For home recording, you have to first decide what you want to do. Just hear what you're playing sound like? Or record fully produced songs? YouTube videos? Pro sounding YouTube videos? And so on.

If you're after quality sound, the number of mic (and input channels you need) is inversely proportional to the quality of your recording space. Two or three mics in a great space can make for a killer recording. e.g. old Zep records. A space with lots of reflections and standing waves tends to work better close mic'd. Which means a lot of mics all over the place. The other problem is that the better you want it to sound, the more expensive the mics are going to be.

So, it becomes apparent that the biggest bang for your buck is in setting up a good recording space. Not necessarily a room covered in carpet or egg cartons, but a good balanced sound without any dead spaces or areas that are boomy. Then you only need to buy a handful of good microphones, which are the next most important thing after the space.

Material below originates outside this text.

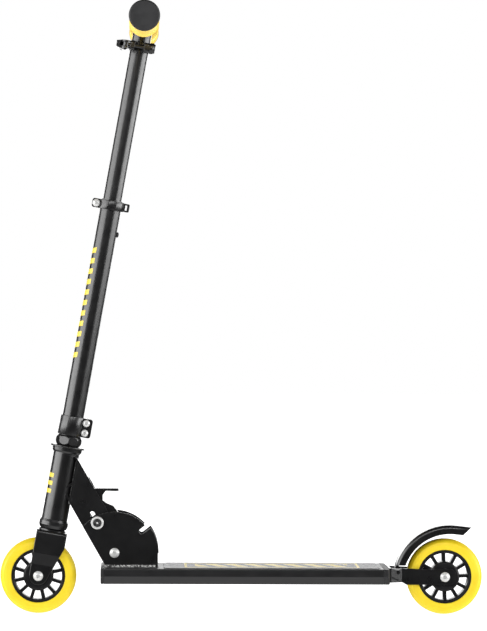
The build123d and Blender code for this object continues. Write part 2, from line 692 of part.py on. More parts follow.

Then you work your way down the signal chain. Whatever your budget can afford for preamps which are less important than the mics, but more important than the interface.

At the point where you have some really good mics, then it starts to get worth it to get good pres and eventually higher end interfaces to improve the sound. But you can get very good recordings with entry level condensers like MXL or CAD, Good dynamic mics like Shure, Sennheiser or Audix, M-Audio pre/interfaces and so on. In fact, unless you put together a really nice room with a really well tuned up kit, it's hard to justify higher end stuff.